# start of Dataset excerpts
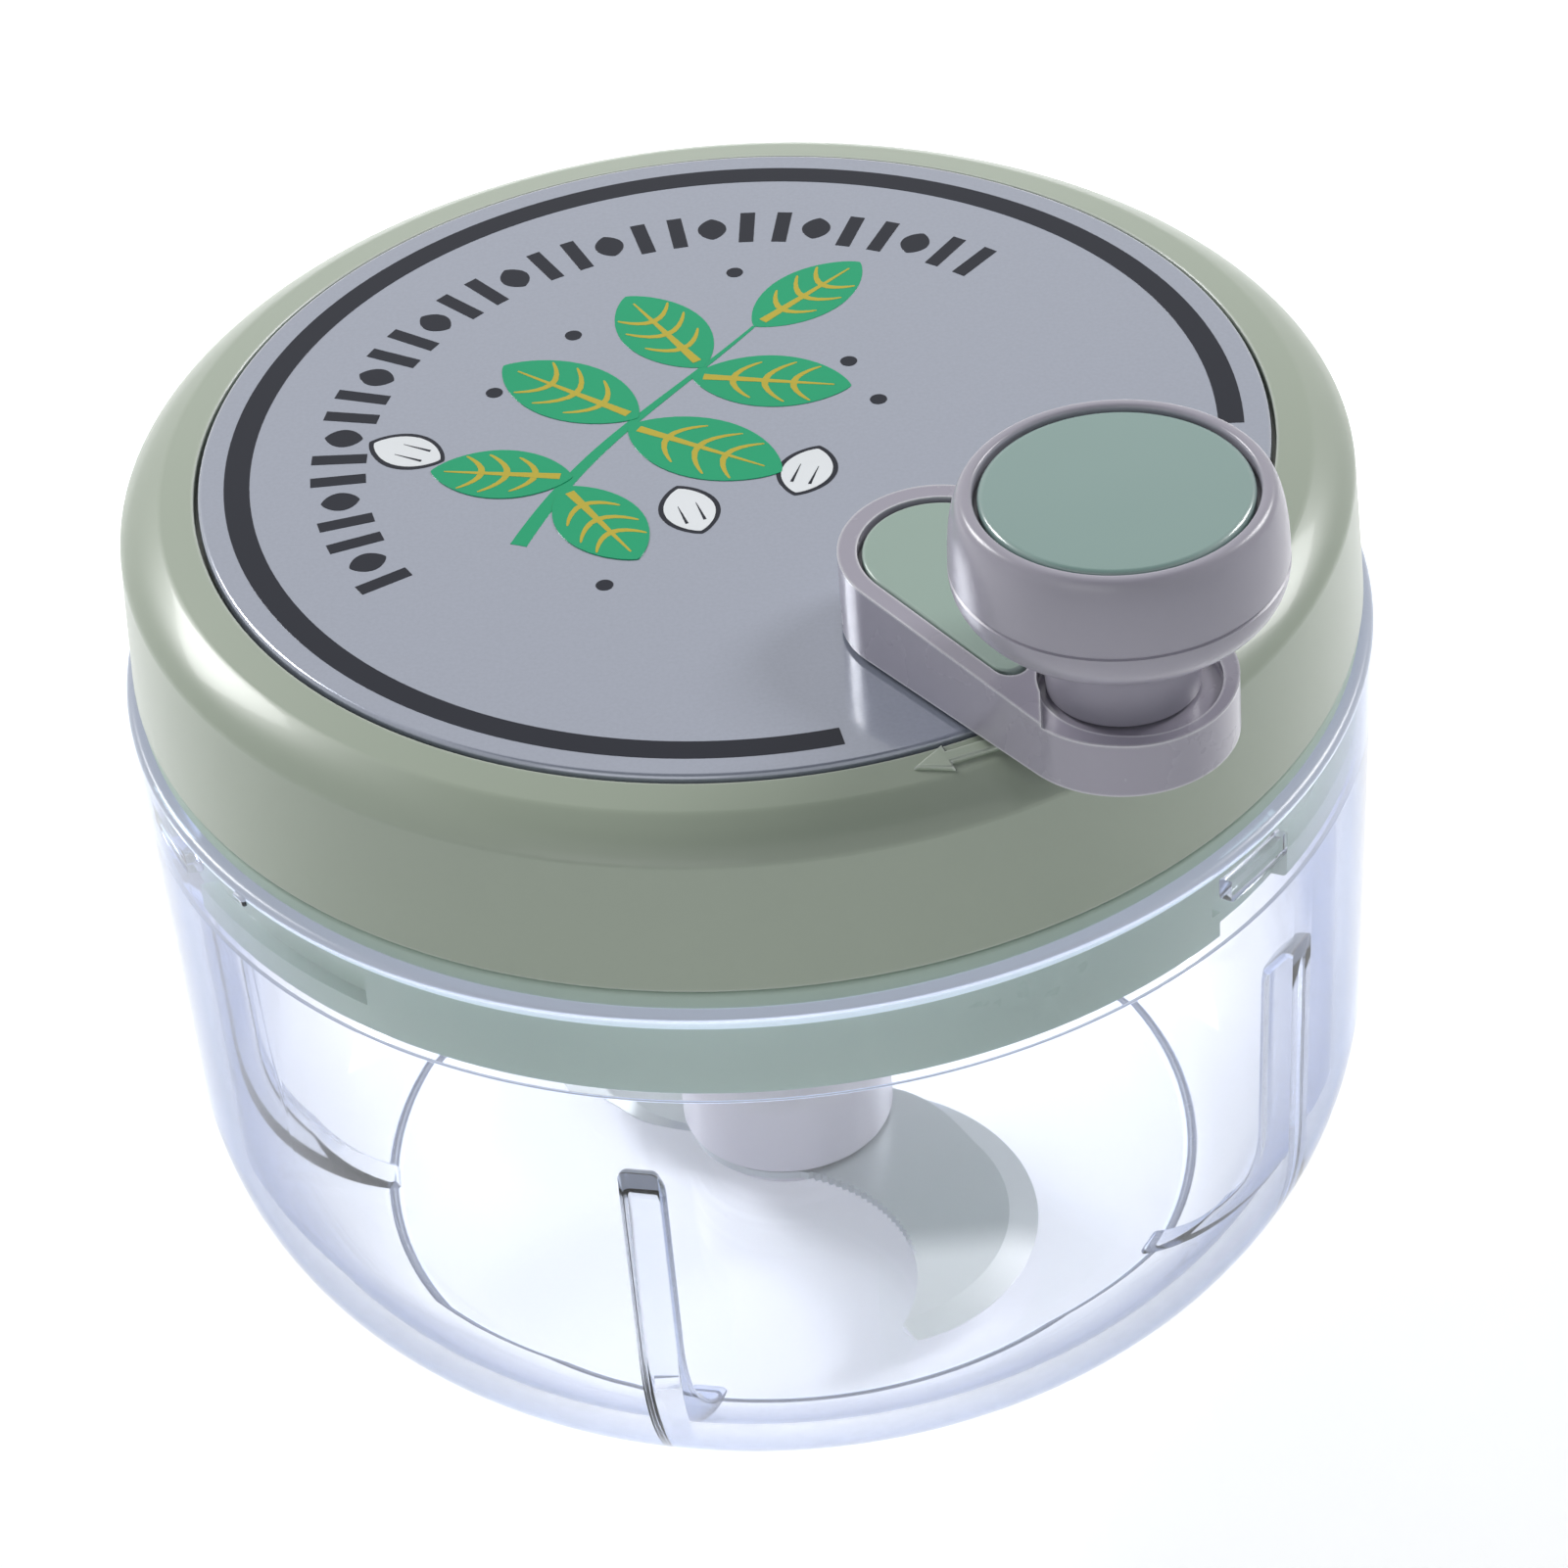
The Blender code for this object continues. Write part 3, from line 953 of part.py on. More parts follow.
# end of Dataset excerpts
# start of Dataset excerpts
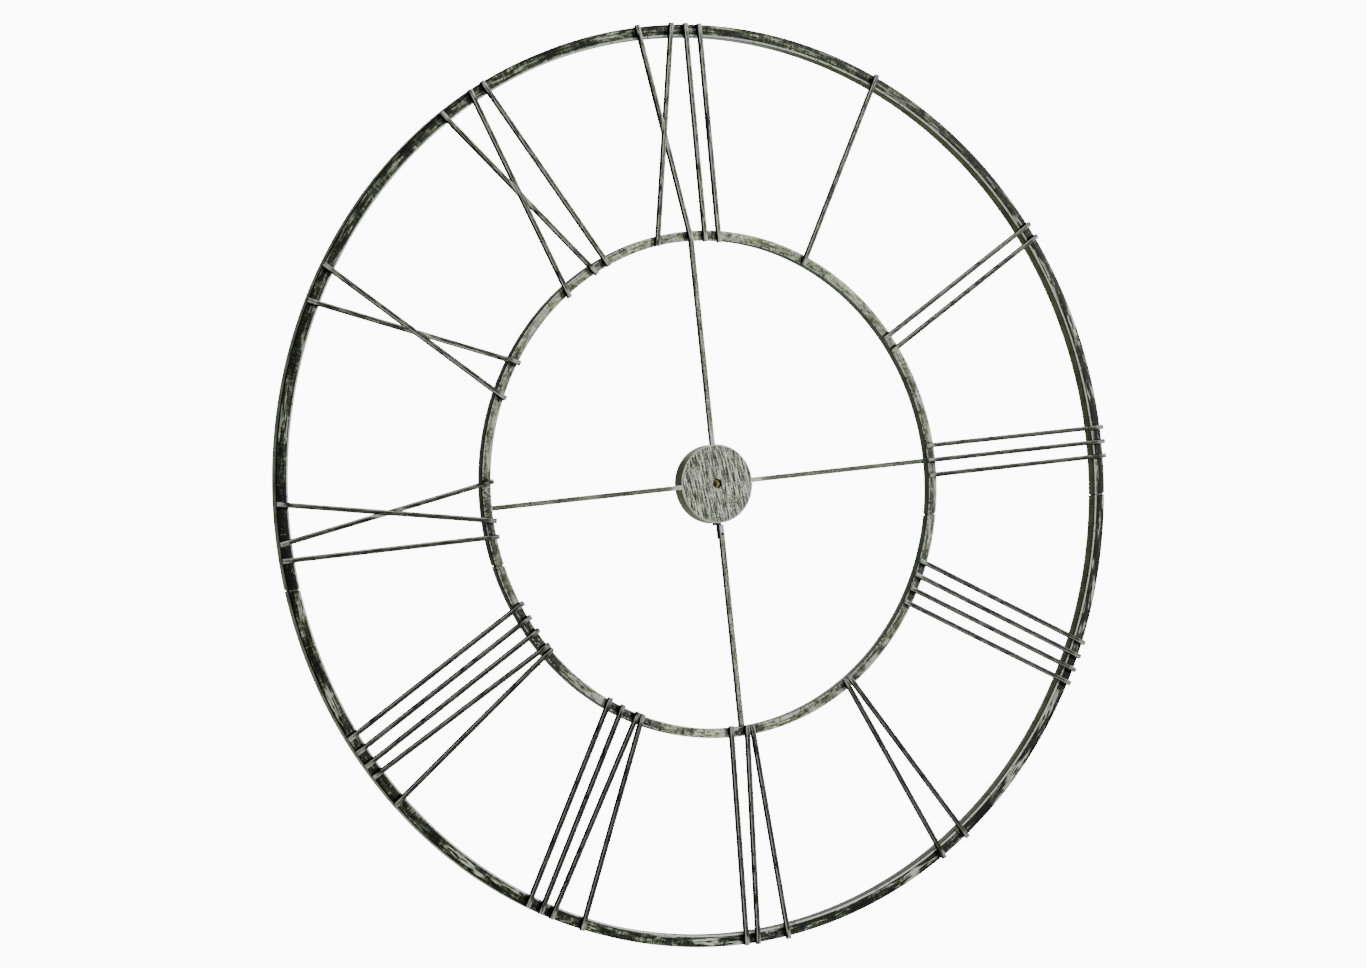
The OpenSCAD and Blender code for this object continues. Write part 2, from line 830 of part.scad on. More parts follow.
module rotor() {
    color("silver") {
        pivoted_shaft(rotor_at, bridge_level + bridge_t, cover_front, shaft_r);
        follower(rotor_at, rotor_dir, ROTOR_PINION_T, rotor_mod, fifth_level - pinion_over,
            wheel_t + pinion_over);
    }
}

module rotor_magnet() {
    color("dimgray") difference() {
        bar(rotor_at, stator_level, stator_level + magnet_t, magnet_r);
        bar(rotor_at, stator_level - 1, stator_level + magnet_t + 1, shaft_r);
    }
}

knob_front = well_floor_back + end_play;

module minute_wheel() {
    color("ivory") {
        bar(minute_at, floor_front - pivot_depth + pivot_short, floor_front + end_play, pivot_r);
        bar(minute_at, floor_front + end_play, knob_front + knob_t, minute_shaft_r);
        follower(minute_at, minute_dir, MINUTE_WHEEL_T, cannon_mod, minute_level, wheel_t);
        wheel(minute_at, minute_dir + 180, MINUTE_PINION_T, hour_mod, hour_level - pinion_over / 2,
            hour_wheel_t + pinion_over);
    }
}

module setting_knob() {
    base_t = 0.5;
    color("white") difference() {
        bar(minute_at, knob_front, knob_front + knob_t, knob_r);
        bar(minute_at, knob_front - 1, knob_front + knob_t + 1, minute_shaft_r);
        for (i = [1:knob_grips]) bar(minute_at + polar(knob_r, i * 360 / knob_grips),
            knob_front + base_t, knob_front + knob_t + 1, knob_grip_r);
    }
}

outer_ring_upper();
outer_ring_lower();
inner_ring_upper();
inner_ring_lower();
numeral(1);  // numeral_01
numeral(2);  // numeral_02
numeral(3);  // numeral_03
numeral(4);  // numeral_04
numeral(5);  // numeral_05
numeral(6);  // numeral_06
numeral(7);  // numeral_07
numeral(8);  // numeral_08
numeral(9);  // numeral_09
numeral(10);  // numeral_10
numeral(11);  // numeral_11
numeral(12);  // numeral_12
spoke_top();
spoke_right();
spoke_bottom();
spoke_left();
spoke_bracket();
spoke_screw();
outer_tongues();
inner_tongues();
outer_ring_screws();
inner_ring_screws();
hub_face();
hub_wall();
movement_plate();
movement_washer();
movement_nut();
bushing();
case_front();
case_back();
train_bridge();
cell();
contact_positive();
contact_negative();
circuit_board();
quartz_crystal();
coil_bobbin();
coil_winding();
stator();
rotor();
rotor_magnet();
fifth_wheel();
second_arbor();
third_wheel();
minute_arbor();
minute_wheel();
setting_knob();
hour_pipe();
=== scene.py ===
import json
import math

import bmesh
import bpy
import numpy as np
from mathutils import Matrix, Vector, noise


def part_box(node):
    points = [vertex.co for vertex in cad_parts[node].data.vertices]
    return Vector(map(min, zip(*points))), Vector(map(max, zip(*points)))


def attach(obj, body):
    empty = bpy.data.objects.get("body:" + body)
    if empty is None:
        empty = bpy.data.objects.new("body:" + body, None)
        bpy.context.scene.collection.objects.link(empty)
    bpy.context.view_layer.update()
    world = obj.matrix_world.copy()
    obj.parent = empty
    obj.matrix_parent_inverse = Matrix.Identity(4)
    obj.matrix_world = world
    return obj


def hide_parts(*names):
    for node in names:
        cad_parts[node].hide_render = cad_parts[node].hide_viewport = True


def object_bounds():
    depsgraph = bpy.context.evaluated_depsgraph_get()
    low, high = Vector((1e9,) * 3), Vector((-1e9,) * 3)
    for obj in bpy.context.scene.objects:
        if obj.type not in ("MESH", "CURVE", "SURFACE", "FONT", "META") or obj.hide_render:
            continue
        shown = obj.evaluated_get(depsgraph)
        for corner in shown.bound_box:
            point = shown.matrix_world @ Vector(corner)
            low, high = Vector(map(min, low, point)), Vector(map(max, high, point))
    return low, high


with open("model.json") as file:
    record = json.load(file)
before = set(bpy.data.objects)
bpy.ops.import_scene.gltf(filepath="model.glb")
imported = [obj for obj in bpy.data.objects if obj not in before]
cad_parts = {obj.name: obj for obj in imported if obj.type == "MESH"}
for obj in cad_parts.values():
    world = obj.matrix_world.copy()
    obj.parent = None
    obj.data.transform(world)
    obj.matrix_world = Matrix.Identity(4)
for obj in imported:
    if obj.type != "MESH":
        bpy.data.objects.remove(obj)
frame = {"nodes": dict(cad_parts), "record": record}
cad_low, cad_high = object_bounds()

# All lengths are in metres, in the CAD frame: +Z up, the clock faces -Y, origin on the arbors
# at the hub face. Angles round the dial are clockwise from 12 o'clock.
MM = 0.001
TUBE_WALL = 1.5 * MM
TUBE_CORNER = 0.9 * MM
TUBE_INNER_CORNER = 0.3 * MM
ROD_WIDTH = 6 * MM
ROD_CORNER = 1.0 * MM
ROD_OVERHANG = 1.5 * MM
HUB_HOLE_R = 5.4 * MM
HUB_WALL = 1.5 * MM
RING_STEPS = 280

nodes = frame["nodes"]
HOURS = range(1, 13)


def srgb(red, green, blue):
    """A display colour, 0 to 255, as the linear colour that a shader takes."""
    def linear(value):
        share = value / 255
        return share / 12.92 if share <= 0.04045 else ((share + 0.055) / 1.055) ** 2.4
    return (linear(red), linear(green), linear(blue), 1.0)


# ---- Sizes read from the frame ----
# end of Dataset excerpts
# start of Dataset excerpts
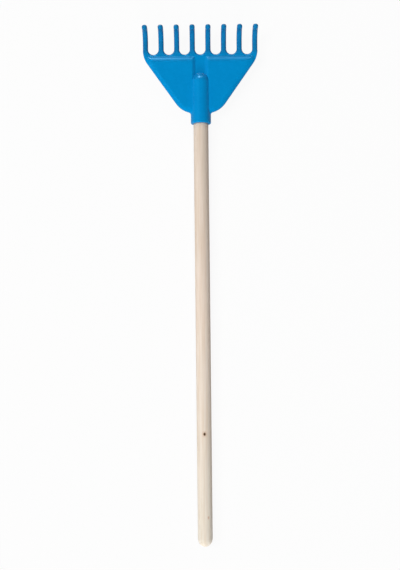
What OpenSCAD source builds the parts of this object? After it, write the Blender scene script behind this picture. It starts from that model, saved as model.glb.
# end of Dataset excerpts
Written task → Only the lines from the one with "outer_ring_upper();" to the one with "cad_parts[node].hide_render = cad_parts[node].hide_viewport" are wanted; extract them exactly, both ends included.

Output below →
outer_ring_upper();
outer_ring_lower();
inner_ring_upper();
inner_ring_lower();
numeral(1);  // numeral_01
numeral(2);  // numeral_02
numeral(3);  // numeral_03
numeral(4);  // numeral_04
numeral(5);  // numeral_05
numeral(6);  // numeral_06
numeral(7);  // numeral_07
numeral(8);  // numeral_08
numeral(9);  // numeral_09
numeral(10);  // numeral_10
numeral(11);  // numeral_11
numeral(12);  // numeral_12
spoke_top();
spoke_right();
spoke_bottom();
spoke_left();
spoke_bracket();
spoke_screw();
outer_tongues();
inner_tongues();
outer_ring_screws();
inner_ring_screws();
hub_face();
hub_wall();
movement_plate();
movement_washer();
movement_nut();
bushing();
case_front();
case_back();
train_bridge();
cell();
contact_positive();
contact_negative();
circuit_board();
quartz_crystal();
coil_bobbin();
coil_winding();
stator();
rotor();
rotor_magnet();
fifth_wheel();
second_arbor();
third_wheel();
minute_arbor();
minute_wheel();
setting_knob();
hour_pipe();
=== scene.py ===
import json
import math

import bmesh
import bpy
import numpy as np
from mathutils import Matrix, Vector, noise


def part_box(node):
    points = [vertex.co for vertex in cad_parts[node].data.vertices]
    return Vector(map(min, zip(*points))), Vector(map(max, zip(*points)))


def attach(obj, body):
    empty = bpy.data.objects.get("body:" + body)
    if empty is None:
        empty = bpy.data.objects.new("body:" + body, None)
        bpy.context.scene.collection.objects.link(empty)
    bpy.context.view_layer.update()
    world = obj.matrix_world.copy()
    obj.parent = empty
    obj.matrix_parent_inverse = Matrix.Identity(4)
    obj.matrix_world = world
    return obj


def hide_parts(*names):
    for node in names:
        cad_parts[node].hide_render = cad_parts[node].hide_viewport = True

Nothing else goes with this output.